Does that leave me with injection, and/or fuel pump as my issue?
The 8 inhg was while driving, seems to hold steady at 20.4 when idling. And yes, freeze frame.
The engine is a 2.0 inline 4 beast (OK, not a beast).
Thanks for your help.

Hard to start, lack of power and lean code under load sure sounds like insufficient fuel supply.

if the reading on the OBD II reader of 10 mmHg represents an absolute positive pressure above a complete vacuum, then I think you are right, that would be 20 mmHg of vacuum compared to atmospheric pressure.
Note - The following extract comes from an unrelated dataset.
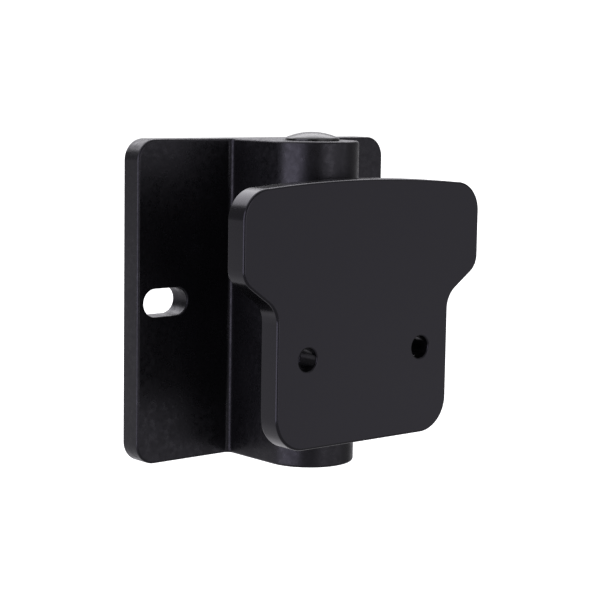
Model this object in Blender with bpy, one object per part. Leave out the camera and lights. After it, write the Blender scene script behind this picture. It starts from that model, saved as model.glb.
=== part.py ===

Normal atmospheric pressure is around 30 mmHg.

Change “mm” to “inches” and you’re good to go…

Thanks for catching my error on the units @insightful . Of course you are right, they should be Inches of Hg instead of mmHg … I just corrected it above.

An aside, on some of my prior work assignments I directed scientific software computer programmers, and for some reason it often doesn’t occur to them that it is important to the users of the software to produce plots with units on all the axis, or they’ll put the wrong units, or the units will be off by a factor of ten or something … Pretty much every error conceivable to make on plot units, I’ve seen. You probably recall failing to take into account the dimensional units of the measurements is what caused a NASA spacecraft to crash into Mars, instead of a soft landing.


I’m leaning towards low fuel pressure, due to a weak fuel pump, based on everything you’ve told us so far

But it would be best to verify this with a gauge, before condemning the pump just yet

According to a source . . . which may or may not be correct . . . your fuel pressure should be 35-55psi key on engine off

20" of vacuum at idle is great. No worries there

If the pump is indeed the problem, are you planning on replacing it yourself?